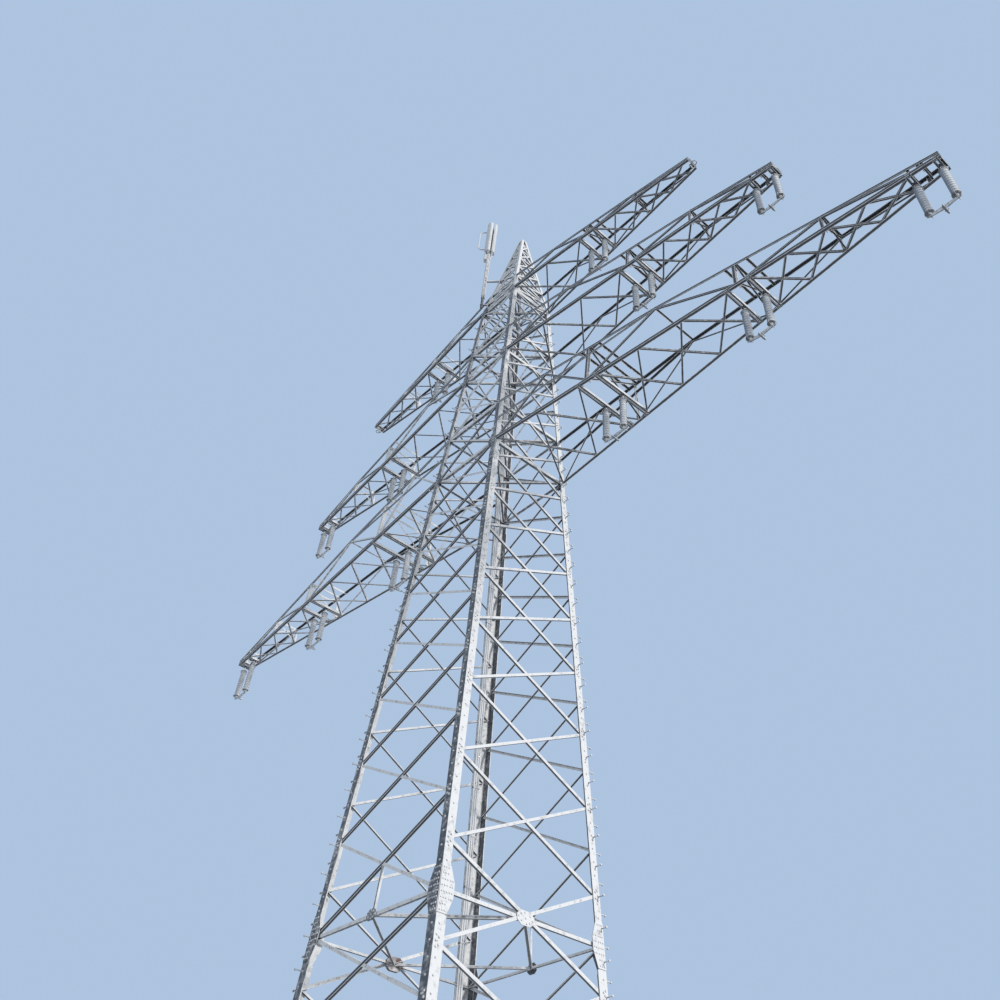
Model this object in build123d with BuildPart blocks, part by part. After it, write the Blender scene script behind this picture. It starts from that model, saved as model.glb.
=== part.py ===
from build123d import *
import os
from math import hypot, sqrt

# Lattice pylon with three pairs of crossarms, twelve hanging insulator sets and a small aerial mast.
# Millimetres, +Z up. The crossarms lie along X, the line it carries runs along Y.
# The origin is at the middle of the four feet, on the plane of their undersides.
# front is -Y, back is +Y, left is -X and right is +X.

# Tower body: a tapered square shaft, then a steeper peak
BASE_HALF = 2900.0          # half the distance between leg corners at the ground
TAPER = 0.059               # how far each face leans in for each unit of height
PEAK_BASE_Z = 32300.0       # where the shaft ends and the peak begins
PEAK_TOP_Z = 37700.0
PEAK_TOP_HALF = 130.0
RING_Z = 8700.0             # height of the stiffening ring

# Legs: angle sections that get narrower at two splices
LEG_THICKNESS = 24.0
LEG_WIDTH_LOW = 260.0
LEG_WIDTH_MID = 220.0
LEG_WIDTH_HIGH = 180.0
PEAK_LEG_WIDTH = 120.0

# Bracing of the faces
BRACE_WIDTH = 90.0
BRACE_THICKNESS = 30.0
RING_BAR_WIDTH = 90.0
DIAMOND_DEPTH = 60.0
BRACE_CORNER_GAP = 95.0     # from the leg's corner to the end of a brace
PANELS_BELOW_RING = 4
PANELS_ABOVE_RING = 8
PANELS_PER_ARM_STEP = (1, 2, 1, 2)
PEAK_PANELS_HIGH = 4
PEAK_BRACE_WIDTH = 60.0
PEAK_PLATE = 16.0

# Feet
FOOT_SIZE = 560.0
FOOT_THICKNESS = 40.0
ANCHOR_SPACING = 400.0
ANCHOR_HOLE_R = 21.0

# Crossarms. Heights are taken from the underside, lengths from the tower's axis.
# The upper chord bends at the knee, and panels counts the crossed bays of each field.
TIP_TO_SET = 500.0          # from the end of an arm to the middle of its outer set
ARM_BOTTOM = {
    "z": 22800.0, "depth": 2000.0, "reach": 16800.0, "knee_x": 8000.0, "knee_depth": 1500.0,
    "strut": 1070.0, "panels": (2, 3, 4),
}
ARM_MIDDLE = {
    "z": 27900.0, "depth": 1600.0, "reach": 12600.0, "knee_x": 9500.0, "knee_depth": 750.0,
    "strut": None, "panels": (3, 4),
}
ARM_TOP = {
    "z": PEAK_BASE_Z, "depth": 1300.0, "reach": 9600.0, "knee_x": 6900.0, "knee_depth": 620.0,
    "strut": None, "panels": (2, 4),
}
TIP_HALF = 270.0
TIP_DEPTH = 250.0
CHORD_WIDTH = 120.0
ARM_PLATE = 14.0
ARM_BRACE_WIDTH = 65.0
HANGER_BEAM_WIDTH = 120.0

# Where the insulator sets hang, along each arm
SETS_BOTTOM = {"inner": 5400.0, "middle": 10850.0, "outer": ARM_BOTTOM["reach"] - TIP_TO_SET}
SETS_MIDDLE = {"inner": 6900.0, "outer": ARM_MIDDLE["reach"] - TIP_TO_SET}
SETS_TOP = {"inner": 4800.0}
STRING_SPACING = 720.0      # between the two strings of a set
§
— WRITTEN REQUEST —
Copy the lines from the start of the data verbatim, stopping after the line containing "PEAK_PLATE = 16.0".

— OUTPUT FOR THIS TASK —
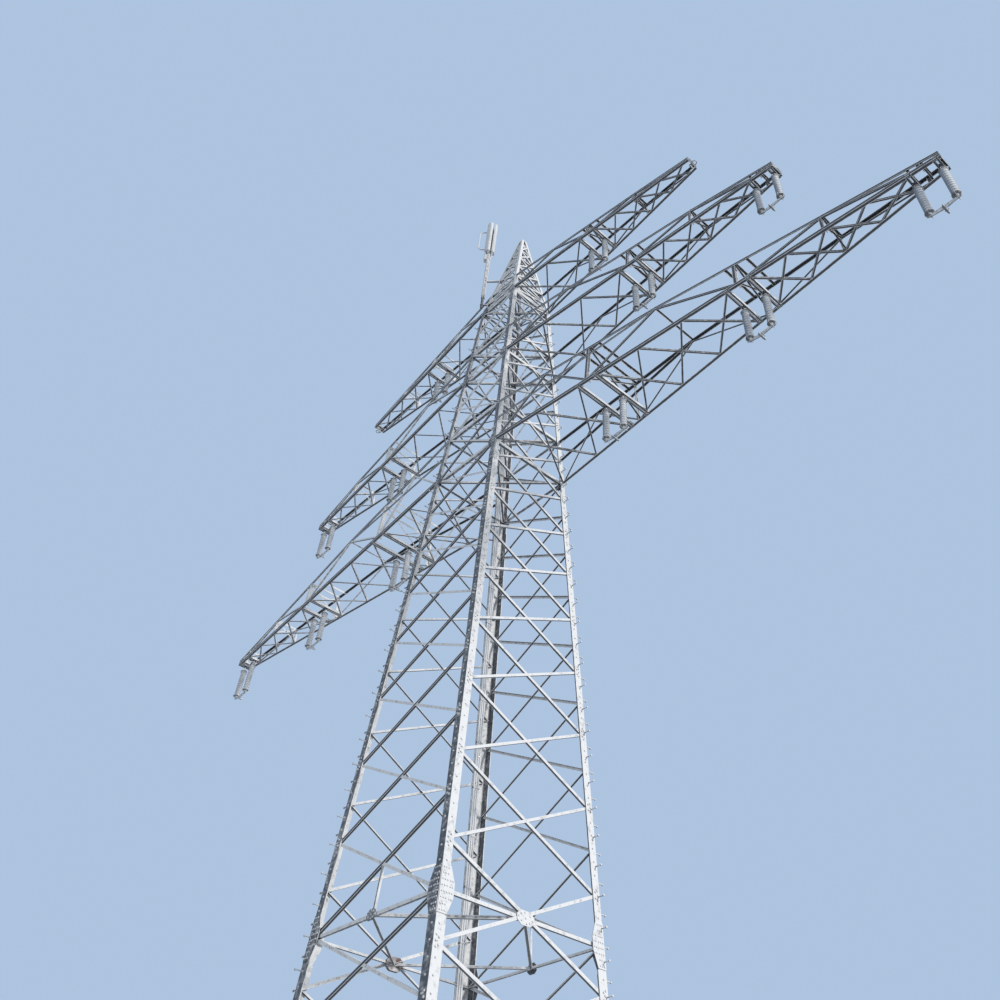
Model this object in build123d with BuildPart blocks, part by part. After it, write the Blender scene script behind this picture. It starts from that model, saved as model.glb.
=== part.py ===
from build123d import *
import os
from math import hypot, sqrt

# Lattice pylon with three pairs of crossarms, twelve hanging insulator sets and a small aerial mast.
# Millimetres, +Z up. The crossarms lie along X, the line it carries runs along Y.
# The origin is at the middle of the four feet, on the plane of their undersides.
# front is -Y, back is +Y, left is -X and right is +X.

# Tower body: a tapered square shaft, then a steeper peak
BASE_HALF = 2900.0          # half the distance between leg corners at the ground
TAPER = 0.059               # how far each face leans in for each unit of height
PEAK_BASE_Z = 32300.0       # where the shaft ends and the peak begins
PEAK_TOP_Z = 37700.0
PEAK_TOP_HALF = 130.0
RING_Z = 8700.0             # height of the stiffening ring

# Legs: angle sections that get narrower at two splices
LEG_THICKNESS = 24.0
LEG_WIDTH_LOW = 260.0
LEG_WIDTH_MID = 220.0
LEG_WIDTH_HIGH = 180.0
PEAK_LEG_WIDTH = 120.0

# Bracing of the faces
BRACE_WIDTH = 90.0
BRACE_THICKNESS = 30.0
RING_BAR_WIDTH = 90.0
DIAMOND_DEPTH = 60.0
BRACE_CORNER_GAP = 95.0     # from the leg's corner to the end of a brace
PANELS_BELOW_RING = 4
PANELS_ABOVE_RING = 8
PANELS_PER_ARM_STEP = (1, 2, 1, 2)
PEAK_PANELS_HIGH = 4
PEAK_BRACE_WIDTH = 60.0
PEAK_PLATE = 16.0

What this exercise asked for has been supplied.